### STATED GOAL
Look through the listing and locate every line containing the word "parts"; copy those lines.

-*-*-

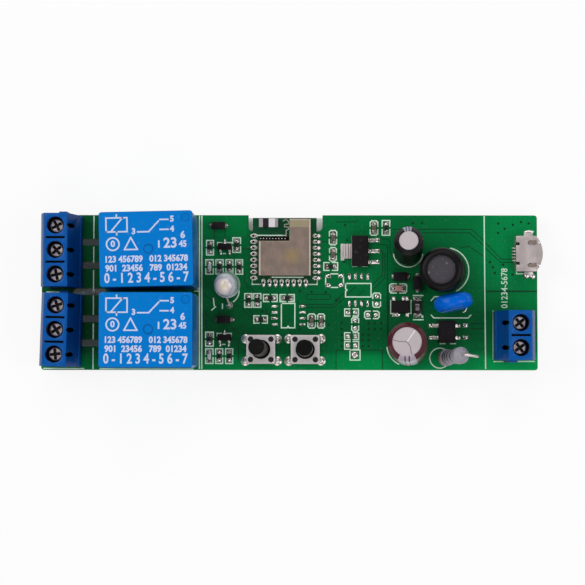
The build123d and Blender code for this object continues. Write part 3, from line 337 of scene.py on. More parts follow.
def tone(red, green, blue):
    """A colour as the eye reads it (0 to 255), in the numbers a shader takes."""
    def straight(value):
        value /= 255
        return value / 12.92 if value <= 0.04045 else ((value + 0.055) / 1.055) ** 2.4
    return (straight(red), straight(green), straight(blue), 1.0)


def node(tree, kind, inputs=(), **settings):
    """A shader node; each of its inputs is a plain value or another node's output."""
    made = put(tree.nodes.new("ShaderNode" + kind), **settings)
    for key, value in dict(inputs).items():
        if isinstance(value, bpy.types.NodeSocket):
            tree.links.new(value, made.inputs[key])
        else:
            made.inputs[key].default_value = value
    return made


def maths(tree, operation, *values, **settings):
    return node(tree, "Math", enumerate(values), operation=operation, **settings).outputs[0]


def vectors(tree, operation, a, b):
    made = node(tree, "VectorMath", {0: a, 1: b}, operation=operation)
    return made.outputs["Value" if operation in ("DISTANCE", "DOT_PRODUCT") else "Vector"]


def ranged(tree, value, low, high, to_low=0.0, to_high=1.0):
    return node(tree, "MapRange", {"Value": value, "From Min": low, "From Max": high,
                                   "To Min": to_low, "To Max": to_high}).outputs["Result"]


def mixed(tree, share, a, b):
    return node(tree, "Mix", {"Factor": share, "A": a, "B": b}, data_type="RGBA").outputs["Result"]


def lightened(tree, colour, value):
    return node(tree, "HueSaturation", {"Color": colour, "Value": value}).outputs["Color"]


def where(tree, kind="Object"):
    return node(tree, "TexCoord").outputs[kind]


def parts(tree, vector):
    return node(tree, "SeparateXYZ", {"Vector": vector}).outputs


def noise(tree, scale, detail, distortion=0.0, vector=None):
    return node(tree, "TexNoise", {"Vector": vector or where(tree), "Scale": scale, "Detail": detail,
                                   "Distortion": distortion}).outputs["Fac"]


def bare_tree(owner):
    """The emptied node tree of a material or world."""
    owner.use_nodes = True
    owner.node_tree.nodes.clear()
    return owner.node_tree


# Effects that the materials share


GRAIN_DEPTH = 0.00002
GREY = (0.5, 0.5, 0.5, 1)


def effect(output, kind, **inputs):
    """Makes a function of a tree and its inputs into a shader group of its name, with one output."""
    def group_of(function):
        tree = bpy.data.node_groups.new(function.__name__, "ShaderNodeTree")
        for label, value in inputs.items():
            socket = "NodeSocketColor" if isinstance(value, tuple) else "NodeSocketFloat"
            tree.interface.new_socket(name=label, in_out="INPUT", socket_type=socket).default_value = value
        tree.interface.new_socket(name=output, in_out="OUTPUT", socket_type=kind)
        result = function(tree, tree.nodes.new("NodeGroupInput").outputs)
        tree.links.new(result, tree.nodes.new("NodeGroupOutput").inputs[output])
        return tree
    return group_of


@effect("Colour", "NodeSocketColor", Colour=GREY, Amount=0.1, Scale=200.0)
def tone_drift(tree, given):
    """Slow changes of lightness over a surface."""
    share = maths(tree, "SUBTRACT", noise(tree, given["Scale"], 3.0), 0.5)
    return lightened(tree, given["Colour"], maths(tree, "MULTIPLY_ADD", share, given["Amount"], 1.0))


@effect("Roughness", "NodeSocketFloat", Roughness=0.4, Amount=0.1, Scale=400.0)
def sheen_drift(tree, given):
    """Slow changes of gloss over a surface, as handling leaves them."""
    share = ranged(tree, noise(tree, given["Scale"], 5.0), 0.0, 1.0, -1.0, 1.0)
    return maths(tree, "MULTIPLY_ADD", share, given["Amount"], given["Roughness"], use_clamp=True)


@effect("Normal", "NodeSocketVector", Scale=4000.0, Strength=0.1)
def grain(tree, given):
    """The fine texture of a moulded, plated or lacquered surface."""
    return node(tree, "Bump", {"Distance": GRAIN_DEPTH, "Height": noise(tree, given["Scale"], 2.0),
                               "Strength": given["Strength"]}).outputs["Normal"]


@effect("Colour", "NodeSocketColor", Colour=GREY, Amount=0.2, Scale=1500.0)
def dust(tree, given):
    """Small pale specks that settle on a surface."""
    specks = ranged(tree, noise(tree, given["Scale"], 1.0), 0.66, 0.78)
    share = maths(tree, "MULTIPLY", specks, given["Amount"], use_clamp=True)
    return mixed(tree, share, given["Colour"], tone(190, 188, 180))


# Paints: what gives a material its base colour where it isn't the same all over


def ramp_of(tree, reach, stops, blend):
    """Turns a distance into a colour: stops are (distance, colour)."""
    last = stops[-1][0]
    ramp = node(tree, "ValToRGB", {"Fac": ranged(tree, reach, 0.0, last * MM)})
    ramp.color_ramp.interpolation = blend
    for index, (distance, colour) in enumerate(stops):
        if index < 2:
            stop = ramp.color_ramp.elements[index]
            stop.position = distance / last
        else:
            stop = ramp.color_ramp.elements.new(distance / last)
        stop.color = colour
    return ramp.outputs["Color"]


def rings(tree, centre, stops):
    """Colours that spread in rings about an upright line."""
    level = vectors(tree, "MULTIPLY", where(tree), (1, 1, 0))
    reach = vectors(tree, "DISTANCE", level, (centre[0] * MM, centre[1] * MM, 0))
    return ramp_of(tree, reach, [(at, tone(*colour)) for at, colour in stops], "LINEAR")


def bands(tree, start, along, stops):
    """Rings of colour along a line, the first from the start."""
    reach = vectors(tree, "DOT_PRODUCT", vectors(tree, "SUBTRACT", where(tree), Vector(start) * MM),
                    Vector(along).normalized())
    return ramp_of(tree, reach, [(at, tone(*colour)) for at, colour in stops], "CONSTANT")


MASK_LIGHTEST = 1.7
MASK_ROWS = [(0, 1.5), (2.4, 1.42), (4.2, 0.82), (7.5, 0.6), (11.5, 0.62), (15.5, 0.82), (20.5, 0.92), (32.6, 0.96)]
MASK_COLUMNS = [(0, 0.9), (6, 0.78), (13, 0.78), (21, 0.98), (70, 0.98), (76, 0.86), (90, 0.98), (96.5, 1.3),
                (104.2, 1.35)]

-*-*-

### RESPONSE FOR THIS EXERCISE
The build123d and Blender code for this object continues. Write part 3, from line 337 of scene.py on. More parts follow.
def parts(tree, vector):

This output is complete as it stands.